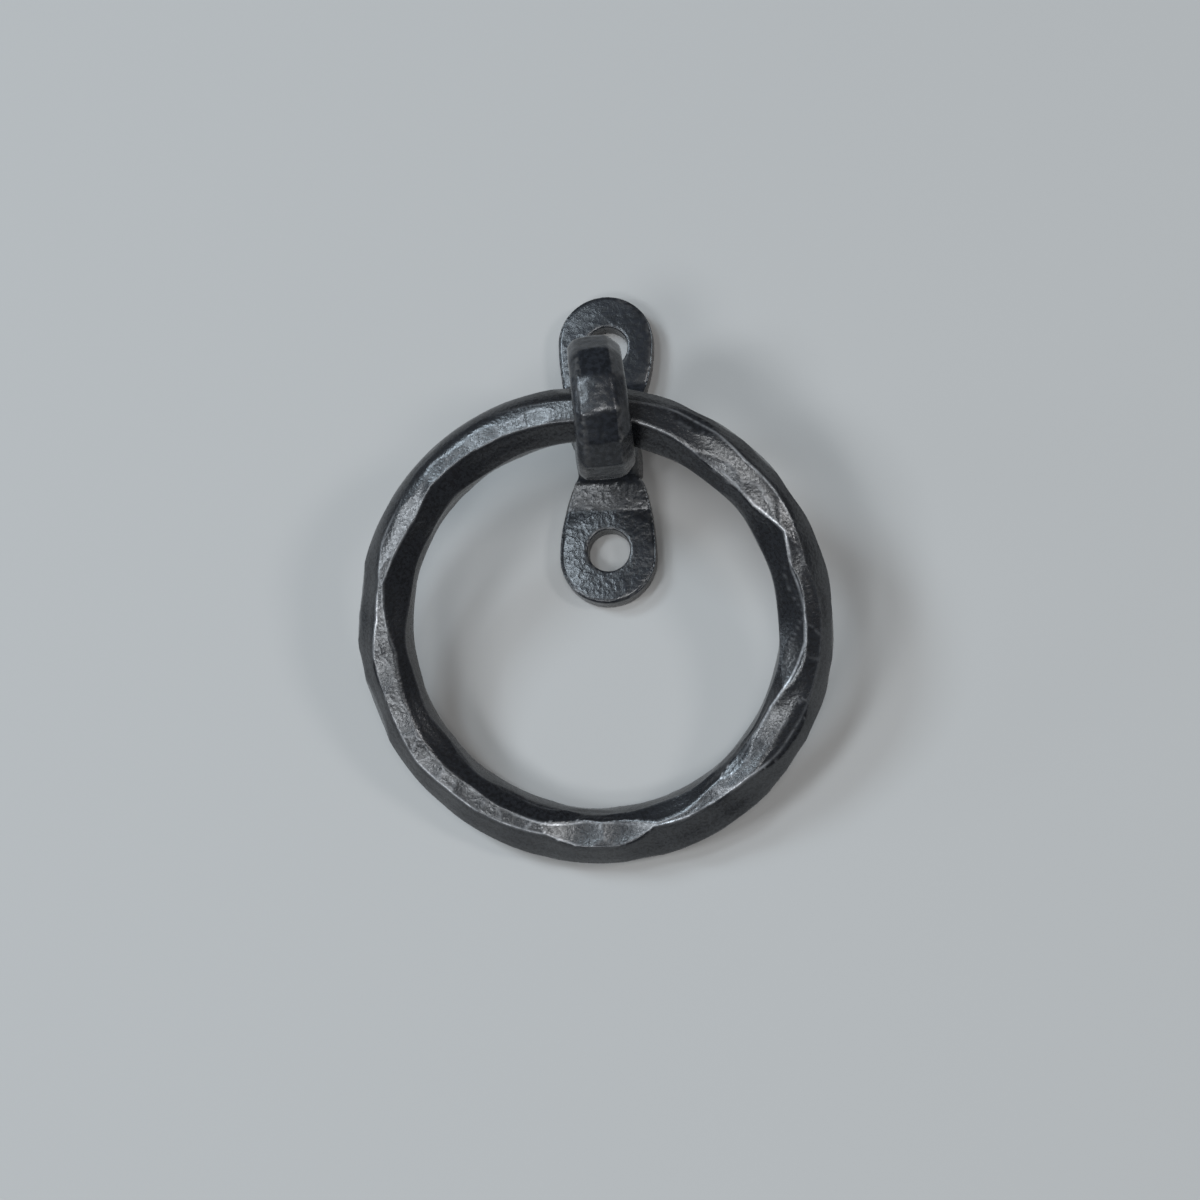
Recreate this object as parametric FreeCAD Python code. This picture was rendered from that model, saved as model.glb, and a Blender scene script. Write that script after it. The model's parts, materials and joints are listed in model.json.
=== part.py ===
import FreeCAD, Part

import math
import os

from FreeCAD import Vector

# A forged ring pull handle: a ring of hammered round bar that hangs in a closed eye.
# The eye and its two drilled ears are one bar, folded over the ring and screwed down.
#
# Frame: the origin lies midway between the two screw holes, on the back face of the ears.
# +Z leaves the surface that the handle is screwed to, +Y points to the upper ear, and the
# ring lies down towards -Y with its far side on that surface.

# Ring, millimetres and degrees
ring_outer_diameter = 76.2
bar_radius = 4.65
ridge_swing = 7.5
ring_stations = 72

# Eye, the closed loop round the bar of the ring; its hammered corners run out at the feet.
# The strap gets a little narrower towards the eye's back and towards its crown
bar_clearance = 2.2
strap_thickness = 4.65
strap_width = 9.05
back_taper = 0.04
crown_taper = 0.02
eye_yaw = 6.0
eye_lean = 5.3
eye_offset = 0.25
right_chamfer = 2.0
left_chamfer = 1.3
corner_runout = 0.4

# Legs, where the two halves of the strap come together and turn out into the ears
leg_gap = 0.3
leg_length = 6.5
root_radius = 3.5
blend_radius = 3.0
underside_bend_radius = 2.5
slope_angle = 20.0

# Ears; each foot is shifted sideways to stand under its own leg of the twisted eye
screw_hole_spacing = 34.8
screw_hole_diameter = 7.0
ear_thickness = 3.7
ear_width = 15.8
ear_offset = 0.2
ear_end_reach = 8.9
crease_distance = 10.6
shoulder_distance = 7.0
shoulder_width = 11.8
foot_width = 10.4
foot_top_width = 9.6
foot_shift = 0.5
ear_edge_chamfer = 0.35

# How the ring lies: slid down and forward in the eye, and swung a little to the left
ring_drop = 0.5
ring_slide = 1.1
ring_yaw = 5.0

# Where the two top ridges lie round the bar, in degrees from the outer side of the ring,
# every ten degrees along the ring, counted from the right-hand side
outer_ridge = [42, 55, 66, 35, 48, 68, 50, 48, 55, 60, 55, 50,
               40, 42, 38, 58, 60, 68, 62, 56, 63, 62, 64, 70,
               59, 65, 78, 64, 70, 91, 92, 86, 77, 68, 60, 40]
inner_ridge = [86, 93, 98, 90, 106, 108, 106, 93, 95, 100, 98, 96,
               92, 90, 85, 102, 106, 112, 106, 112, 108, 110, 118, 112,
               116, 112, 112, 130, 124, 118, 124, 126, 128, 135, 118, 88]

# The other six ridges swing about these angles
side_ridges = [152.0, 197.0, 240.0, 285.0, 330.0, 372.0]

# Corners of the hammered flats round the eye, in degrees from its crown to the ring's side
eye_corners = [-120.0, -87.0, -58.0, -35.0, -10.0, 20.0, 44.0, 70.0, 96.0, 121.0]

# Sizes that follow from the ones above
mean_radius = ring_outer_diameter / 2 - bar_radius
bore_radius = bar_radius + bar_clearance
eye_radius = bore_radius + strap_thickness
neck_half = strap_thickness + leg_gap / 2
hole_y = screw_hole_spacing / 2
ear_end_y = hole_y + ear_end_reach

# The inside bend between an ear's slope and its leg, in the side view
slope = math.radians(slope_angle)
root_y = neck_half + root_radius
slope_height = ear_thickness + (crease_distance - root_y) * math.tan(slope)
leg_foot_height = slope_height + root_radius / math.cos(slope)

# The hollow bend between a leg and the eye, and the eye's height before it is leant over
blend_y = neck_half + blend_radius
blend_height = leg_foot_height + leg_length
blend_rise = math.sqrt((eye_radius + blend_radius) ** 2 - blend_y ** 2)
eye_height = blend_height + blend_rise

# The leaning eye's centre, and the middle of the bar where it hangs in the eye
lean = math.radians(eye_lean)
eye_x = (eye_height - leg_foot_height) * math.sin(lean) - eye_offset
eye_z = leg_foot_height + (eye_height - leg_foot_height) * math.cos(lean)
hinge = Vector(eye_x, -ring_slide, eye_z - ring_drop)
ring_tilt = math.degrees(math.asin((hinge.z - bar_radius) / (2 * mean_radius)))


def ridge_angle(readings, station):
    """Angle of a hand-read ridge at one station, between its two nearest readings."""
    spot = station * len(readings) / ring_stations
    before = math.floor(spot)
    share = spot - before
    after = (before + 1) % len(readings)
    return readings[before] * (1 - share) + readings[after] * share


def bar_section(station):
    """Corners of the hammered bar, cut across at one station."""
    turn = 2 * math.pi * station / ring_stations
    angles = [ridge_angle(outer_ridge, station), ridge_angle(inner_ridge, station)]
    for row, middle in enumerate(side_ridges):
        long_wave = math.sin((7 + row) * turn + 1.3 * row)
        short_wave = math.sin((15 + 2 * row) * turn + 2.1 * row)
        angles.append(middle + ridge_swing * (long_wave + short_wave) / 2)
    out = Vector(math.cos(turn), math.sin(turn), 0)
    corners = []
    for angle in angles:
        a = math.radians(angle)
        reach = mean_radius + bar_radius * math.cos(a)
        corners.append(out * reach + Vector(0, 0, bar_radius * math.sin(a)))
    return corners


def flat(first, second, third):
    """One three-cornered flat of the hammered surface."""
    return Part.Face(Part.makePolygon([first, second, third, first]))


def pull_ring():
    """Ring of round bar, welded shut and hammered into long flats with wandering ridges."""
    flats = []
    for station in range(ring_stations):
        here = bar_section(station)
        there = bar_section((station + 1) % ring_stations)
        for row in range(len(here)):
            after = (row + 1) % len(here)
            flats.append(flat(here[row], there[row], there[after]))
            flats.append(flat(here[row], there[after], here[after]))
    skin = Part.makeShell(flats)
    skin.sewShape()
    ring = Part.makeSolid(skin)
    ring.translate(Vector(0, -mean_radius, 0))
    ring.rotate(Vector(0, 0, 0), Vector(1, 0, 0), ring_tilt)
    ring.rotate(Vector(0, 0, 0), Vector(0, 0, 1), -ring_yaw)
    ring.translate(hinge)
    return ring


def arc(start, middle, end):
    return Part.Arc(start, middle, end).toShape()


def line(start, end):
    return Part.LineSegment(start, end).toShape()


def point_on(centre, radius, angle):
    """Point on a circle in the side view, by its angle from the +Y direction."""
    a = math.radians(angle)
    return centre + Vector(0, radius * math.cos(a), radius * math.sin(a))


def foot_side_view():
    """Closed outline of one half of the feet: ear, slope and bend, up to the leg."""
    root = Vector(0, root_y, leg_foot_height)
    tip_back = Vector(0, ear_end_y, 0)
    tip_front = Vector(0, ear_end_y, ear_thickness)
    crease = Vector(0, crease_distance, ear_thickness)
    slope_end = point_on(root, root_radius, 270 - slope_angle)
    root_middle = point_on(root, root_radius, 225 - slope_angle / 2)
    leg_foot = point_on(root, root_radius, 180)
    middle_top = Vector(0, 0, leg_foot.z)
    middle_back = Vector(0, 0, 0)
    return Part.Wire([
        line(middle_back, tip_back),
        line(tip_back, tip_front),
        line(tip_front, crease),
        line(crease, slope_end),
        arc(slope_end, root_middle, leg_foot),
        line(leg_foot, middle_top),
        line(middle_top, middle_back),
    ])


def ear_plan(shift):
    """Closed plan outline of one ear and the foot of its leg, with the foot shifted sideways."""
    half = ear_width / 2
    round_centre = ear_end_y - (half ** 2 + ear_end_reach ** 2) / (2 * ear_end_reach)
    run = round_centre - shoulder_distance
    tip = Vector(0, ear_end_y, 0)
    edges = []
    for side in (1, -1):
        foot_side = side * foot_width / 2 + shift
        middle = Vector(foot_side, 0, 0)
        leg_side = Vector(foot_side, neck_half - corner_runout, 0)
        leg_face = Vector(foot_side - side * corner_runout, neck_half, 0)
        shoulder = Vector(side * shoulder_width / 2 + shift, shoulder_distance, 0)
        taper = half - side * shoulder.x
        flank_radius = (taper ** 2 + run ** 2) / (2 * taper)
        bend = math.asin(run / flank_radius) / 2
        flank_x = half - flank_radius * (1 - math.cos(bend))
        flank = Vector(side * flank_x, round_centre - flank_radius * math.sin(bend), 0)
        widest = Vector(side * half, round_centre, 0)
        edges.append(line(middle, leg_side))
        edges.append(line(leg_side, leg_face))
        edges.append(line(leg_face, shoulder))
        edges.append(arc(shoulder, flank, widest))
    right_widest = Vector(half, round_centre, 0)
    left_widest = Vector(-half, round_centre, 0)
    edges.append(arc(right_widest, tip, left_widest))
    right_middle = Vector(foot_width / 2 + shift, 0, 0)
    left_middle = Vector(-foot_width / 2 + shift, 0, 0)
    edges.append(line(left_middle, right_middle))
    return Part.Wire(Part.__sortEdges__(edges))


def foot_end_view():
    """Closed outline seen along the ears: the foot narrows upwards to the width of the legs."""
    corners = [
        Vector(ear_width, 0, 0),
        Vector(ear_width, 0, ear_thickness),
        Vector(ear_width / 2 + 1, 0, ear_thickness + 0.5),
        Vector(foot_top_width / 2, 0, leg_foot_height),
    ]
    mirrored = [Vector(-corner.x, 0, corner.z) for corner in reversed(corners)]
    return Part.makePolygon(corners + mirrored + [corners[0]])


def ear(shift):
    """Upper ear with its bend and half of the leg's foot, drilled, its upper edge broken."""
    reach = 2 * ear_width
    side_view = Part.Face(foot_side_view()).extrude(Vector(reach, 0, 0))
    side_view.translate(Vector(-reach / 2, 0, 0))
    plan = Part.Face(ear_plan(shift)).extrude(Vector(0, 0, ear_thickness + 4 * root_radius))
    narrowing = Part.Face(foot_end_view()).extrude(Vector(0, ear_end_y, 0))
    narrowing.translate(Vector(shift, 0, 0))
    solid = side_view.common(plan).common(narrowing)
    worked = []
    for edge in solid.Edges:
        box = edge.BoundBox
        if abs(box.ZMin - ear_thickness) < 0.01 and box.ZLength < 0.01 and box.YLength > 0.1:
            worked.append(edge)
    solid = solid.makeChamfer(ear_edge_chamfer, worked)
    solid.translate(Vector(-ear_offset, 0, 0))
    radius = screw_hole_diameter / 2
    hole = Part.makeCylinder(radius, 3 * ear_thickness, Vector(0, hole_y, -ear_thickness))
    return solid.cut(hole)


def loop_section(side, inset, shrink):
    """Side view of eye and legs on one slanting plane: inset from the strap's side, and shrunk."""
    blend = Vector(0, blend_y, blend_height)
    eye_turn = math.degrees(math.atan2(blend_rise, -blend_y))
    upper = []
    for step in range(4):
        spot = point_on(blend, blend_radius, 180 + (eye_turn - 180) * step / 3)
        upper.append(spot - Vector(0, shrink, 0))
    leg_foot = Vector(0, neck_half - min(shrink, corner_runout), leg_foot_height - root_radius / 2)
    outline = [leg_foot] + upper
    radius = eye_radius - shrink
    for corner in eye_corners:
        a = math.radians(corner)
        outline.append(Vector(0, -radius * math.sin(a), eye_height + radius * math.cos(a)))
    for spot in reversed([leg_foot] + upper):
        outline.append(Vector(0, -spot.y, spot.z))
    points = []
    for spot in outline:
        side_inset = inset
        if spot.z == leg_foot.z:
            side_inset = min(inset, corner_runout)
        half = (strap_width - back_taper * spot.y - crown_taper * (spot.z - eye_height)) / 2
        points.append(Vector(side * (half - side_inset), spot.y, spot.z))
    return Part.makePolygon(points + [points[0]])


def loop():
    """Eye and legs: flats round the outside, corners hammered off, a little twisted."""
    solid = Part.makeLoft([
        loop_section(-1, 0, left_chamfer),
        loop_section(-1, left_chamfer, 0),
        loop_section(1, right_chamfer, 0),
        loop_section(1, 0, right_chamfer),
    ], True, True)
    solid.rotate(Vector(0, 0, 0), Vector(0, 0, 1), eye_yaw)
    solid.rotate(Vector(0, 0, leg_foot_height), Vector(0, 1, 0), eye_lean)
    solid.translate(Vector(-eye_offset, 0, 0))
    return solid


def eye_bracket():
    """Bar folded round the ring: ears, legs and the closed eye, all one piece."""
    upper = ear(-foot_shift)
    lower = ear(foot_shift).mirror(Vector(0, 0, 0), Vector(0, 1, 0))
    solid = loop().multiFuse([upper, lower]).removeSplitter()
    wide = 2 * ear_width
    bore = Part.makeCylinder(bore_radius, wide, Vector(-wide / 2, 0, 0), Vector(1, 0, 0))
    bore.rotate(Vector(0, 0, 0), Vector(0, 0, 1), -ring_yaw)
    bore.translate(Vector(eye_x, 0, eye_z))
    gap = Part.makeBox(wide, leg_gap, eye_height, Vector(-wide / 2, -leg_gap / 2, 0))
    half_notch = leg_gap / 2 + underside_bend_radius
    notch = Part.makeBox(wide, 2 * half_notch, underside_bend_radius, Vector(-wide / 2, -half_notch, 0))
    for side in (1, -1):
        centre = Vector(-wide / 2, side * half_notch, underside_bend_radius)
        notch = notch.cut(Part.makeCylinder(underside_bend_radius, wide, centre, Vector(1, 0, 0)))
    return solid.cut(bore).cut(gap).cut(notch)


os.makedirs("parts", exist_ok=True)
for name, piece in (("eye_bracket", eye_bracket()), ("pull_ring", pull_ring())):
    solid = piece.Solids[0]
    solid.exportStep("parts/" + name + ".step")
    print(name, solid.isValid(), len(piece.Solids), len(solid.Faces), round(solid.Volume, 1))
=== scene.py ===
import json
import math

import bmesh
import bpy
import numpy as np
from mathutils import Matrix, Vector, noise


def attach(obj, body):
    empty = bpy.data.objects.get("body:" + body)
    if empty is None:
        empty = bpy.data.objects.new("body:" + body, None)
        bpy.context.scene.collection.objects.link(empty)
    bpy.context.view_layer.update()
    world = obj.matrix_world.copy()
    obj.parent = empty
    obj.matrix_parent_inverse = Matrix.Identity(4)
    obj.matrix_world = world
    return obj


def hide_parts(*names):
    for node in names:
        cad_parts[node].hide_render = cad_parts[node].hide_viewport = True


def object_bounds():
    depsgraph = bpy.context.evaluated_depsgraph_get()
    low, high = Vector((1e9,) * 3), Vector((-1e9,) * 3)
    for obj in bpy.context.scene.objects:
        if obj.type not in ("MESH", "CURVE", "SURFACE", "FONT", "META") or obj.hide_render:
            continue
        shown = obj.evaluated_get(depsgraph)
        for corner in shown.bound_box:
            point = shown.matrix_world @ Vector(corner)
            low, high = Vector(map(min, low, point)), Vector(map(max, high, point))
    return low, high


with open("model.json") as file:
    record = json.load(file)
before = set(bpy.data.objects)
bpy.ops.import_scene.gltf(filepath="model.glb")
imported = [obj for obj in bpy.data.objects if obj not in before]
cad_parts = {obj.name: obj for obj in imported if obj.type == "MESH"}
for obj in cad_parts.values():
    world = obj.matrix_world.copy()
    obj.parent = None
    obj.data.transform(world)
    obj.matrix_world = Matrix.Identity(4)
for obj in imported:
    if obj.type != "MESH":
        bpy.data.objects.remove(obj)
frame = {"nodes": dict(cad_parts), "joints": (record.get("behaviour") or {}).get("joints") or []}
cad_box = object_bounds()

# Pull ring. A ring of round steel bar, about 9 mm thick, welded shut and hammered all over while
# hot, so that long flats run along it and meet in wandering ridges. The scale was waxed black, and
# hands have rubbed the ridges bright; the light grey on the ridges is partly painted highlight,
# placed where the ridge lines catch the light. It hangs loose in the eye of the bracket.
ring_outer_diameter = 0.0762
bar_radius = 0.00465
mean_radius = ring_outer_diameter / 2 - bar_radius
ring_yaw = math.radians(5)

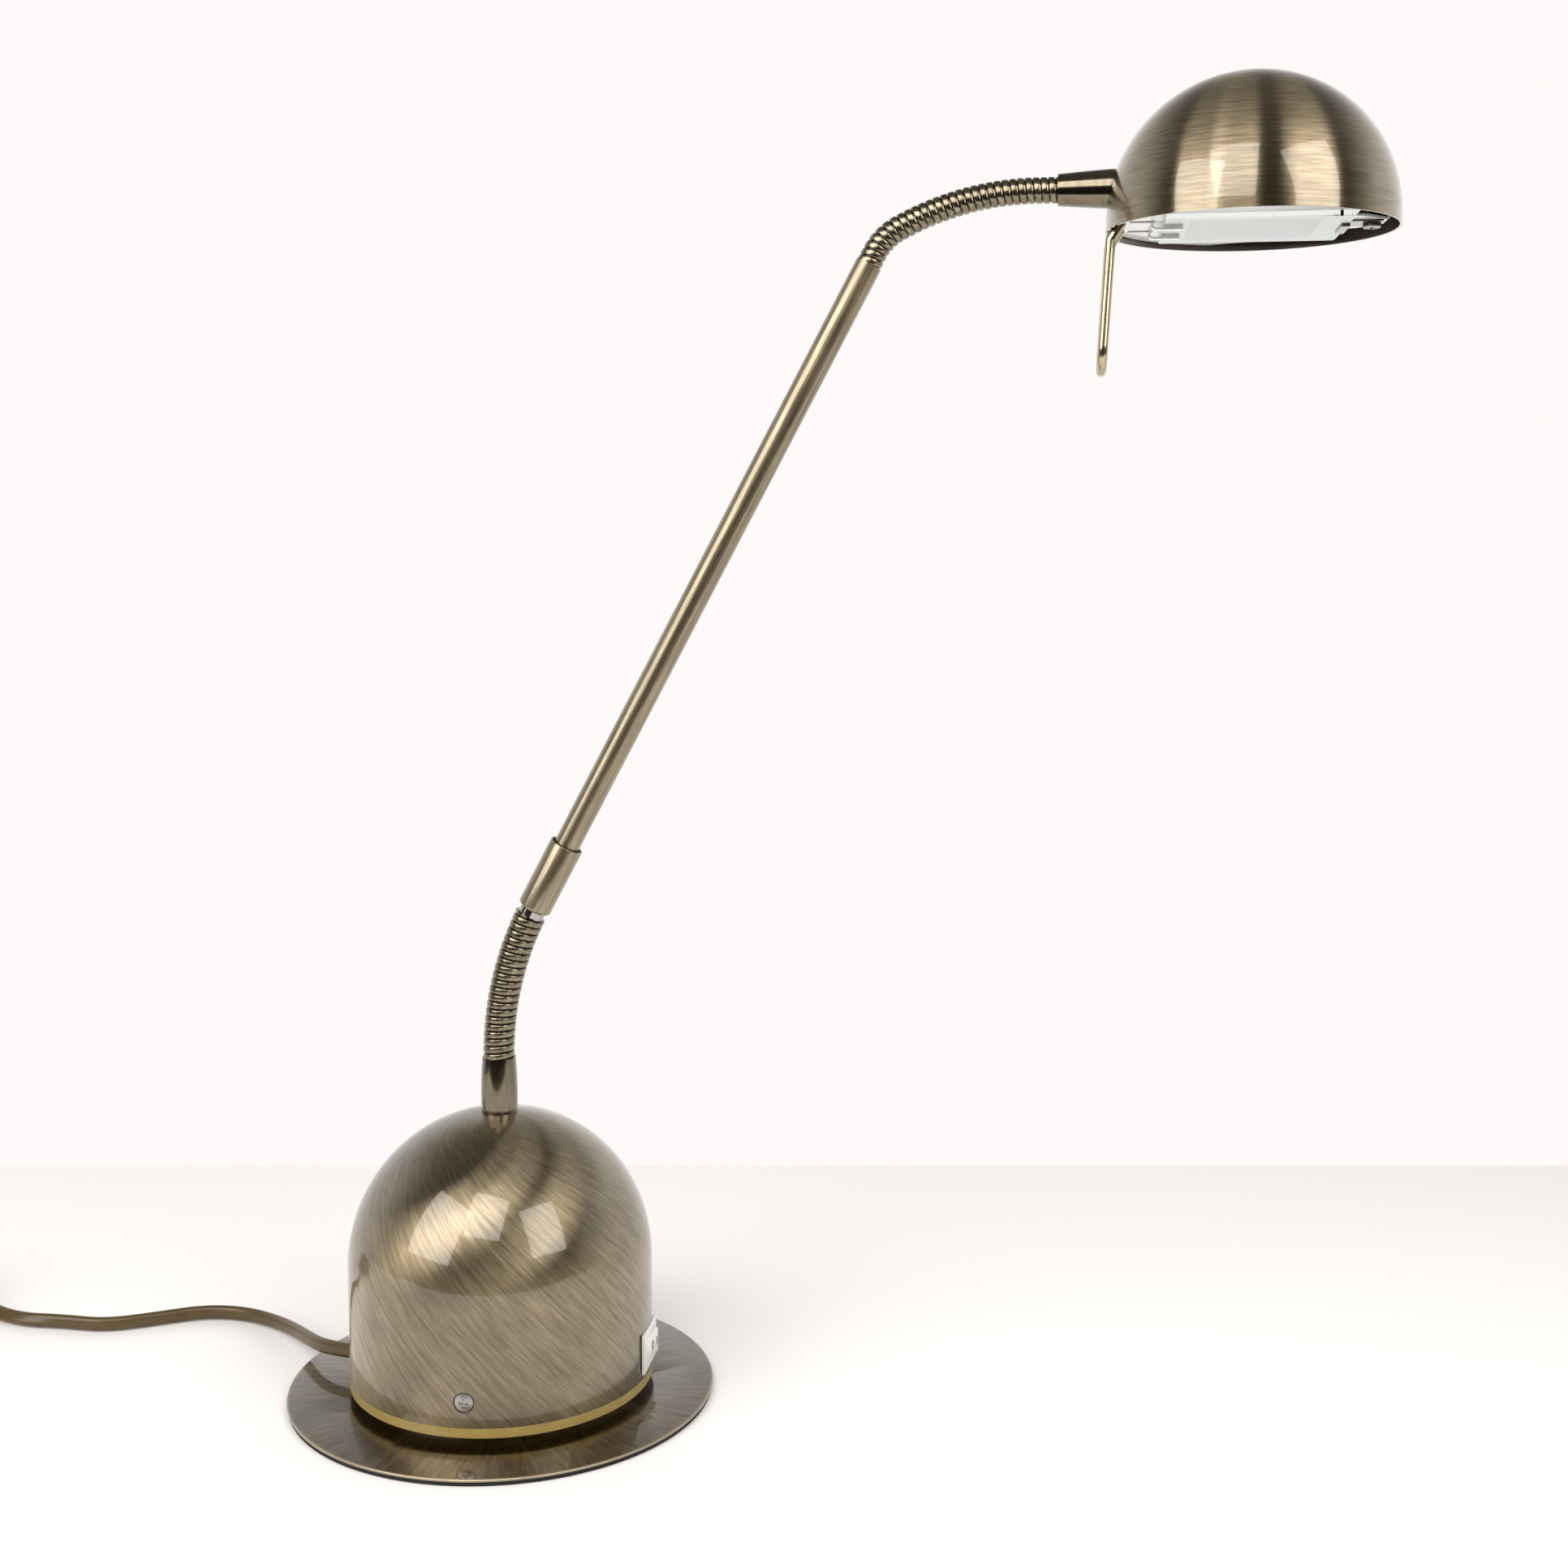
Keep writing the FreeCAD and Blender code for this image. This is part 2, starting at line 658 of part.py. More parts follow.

--------

* _WRITTEN REQUEST_:
Restate word for word only the lines running from the beginning of the data to the line holding "ring_yaw = 5.0", both included.

* _RESULT OF THE EXERCISE_:
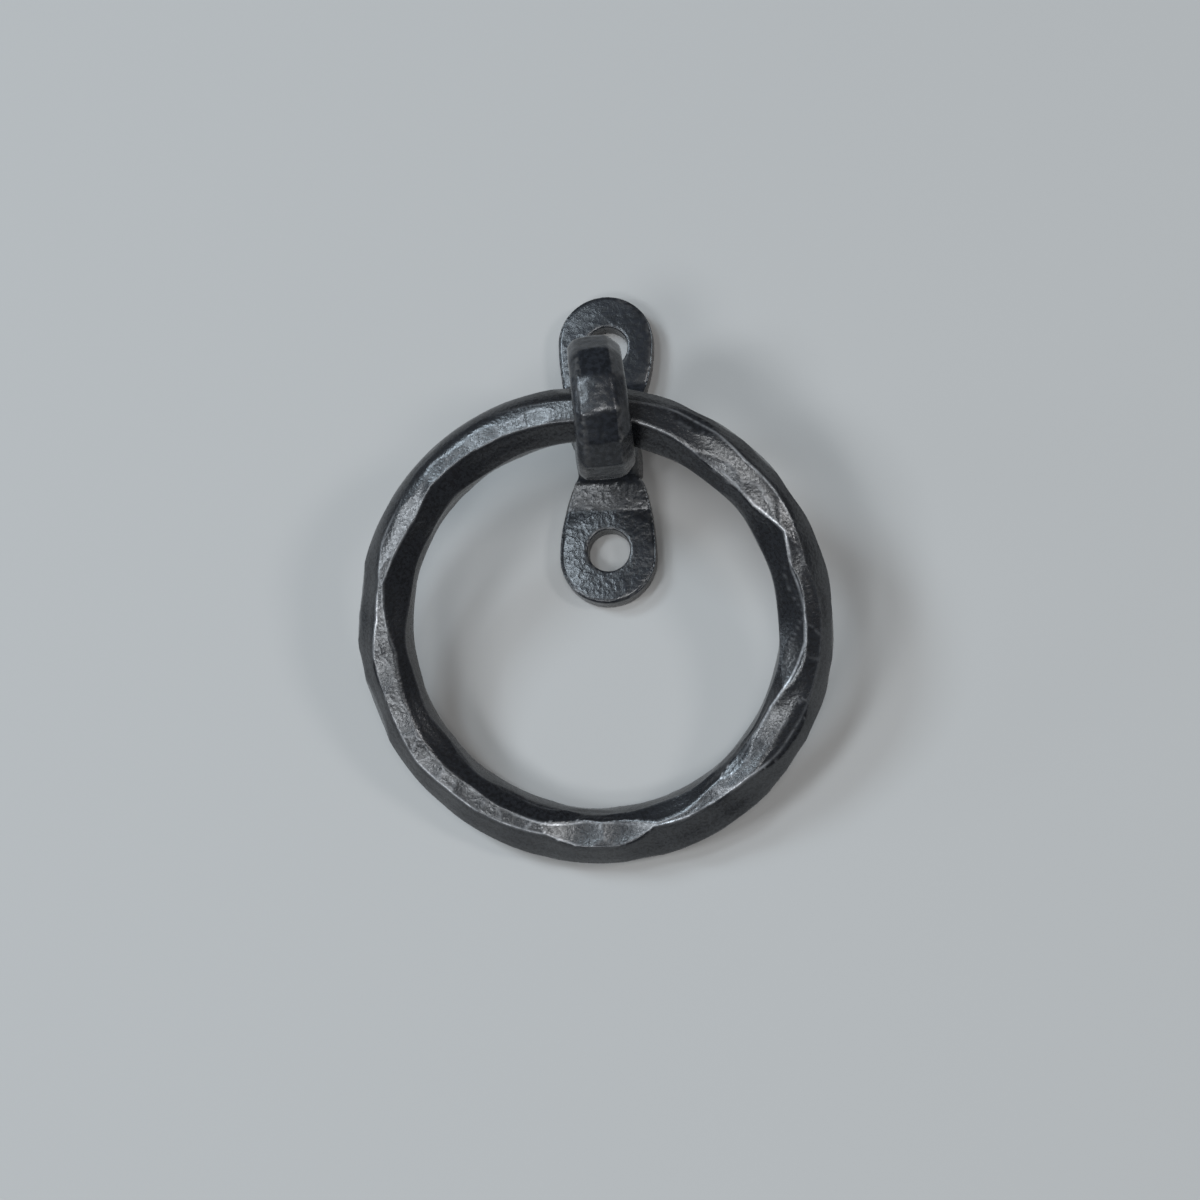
Recreate this object as parametric FreeCAD Python code. This picture was rendered from that model, saved as model.glb, and a Blender scene script. Write that script after it. The model's parts, materials and joints are listed in model.json.
=== part.py ===
import FreeCAD, Part

import math
import os

from FreeCAD import Vector

# A forged ring pull handle: a ring of hammered round bar that hangs in a closed eye.
# The eye and its two drilled ears are one bar, folded over the ring and screwed down.
#
# Frame: the origin lies midway between the two screw holes, on the back face of the ears.
# +Z leaves the surface that the handle is screwed to, +Y points to the upper ear, and the
# ring lies down towards -Y with its far side on that surface.

# Ring, millimetres and degrees
ring_outer_diameter = 76.2
bar_radius = 4.65
ridge_swing = 7.5
ring_stations = 72

# Eye, the closed loop round the bar of the ring; its hammered corners run out at the feet.
# The strap gets a little narrower towards the eye's back and towards its crown
bar_clearance = 2.2
strap_thickness = 4.65
strap_width = 9.05
back_taper = 0.04
crown_taper = 0.02
eye_yaw = 6.0
eye_lean = 5.3
eye_offset = 0.25
right_chamfer = 2.0
left_chamfer = 1.3
corner_runout = 0.4

# Legs, where the two halves of the strap come together and turn out into the ears
leg_gap = 0.3
leg_length = 6.5
root_radius = 3.5
blend_radius = 3.0
underside_bend_radius = 2.5
slope_angle = 20.0

# Ears; each foot is shifted sideways to stand under its own leg of the twisted eye
screw_hole_spacing = 34.8
screw_hole_diameter = 7.0
ear_thickness = 3.7
ear_width = 15.8
ear_offset = 0.2
ear_end_reach = 8.9
crease_distance = 10.6
shoulder_distance = 7.0
shoulder_width = 11.8
foot_width = 10.4
foot_top_width = 9.6
foot_shift = 0.5
ear_edge_chamfer = 0.35

# How the ring lies: slid down and forward in the eye, and swung a little to the left
ring_drop = 0.5
ring_slide = 1.1
ring_yaw = 5.0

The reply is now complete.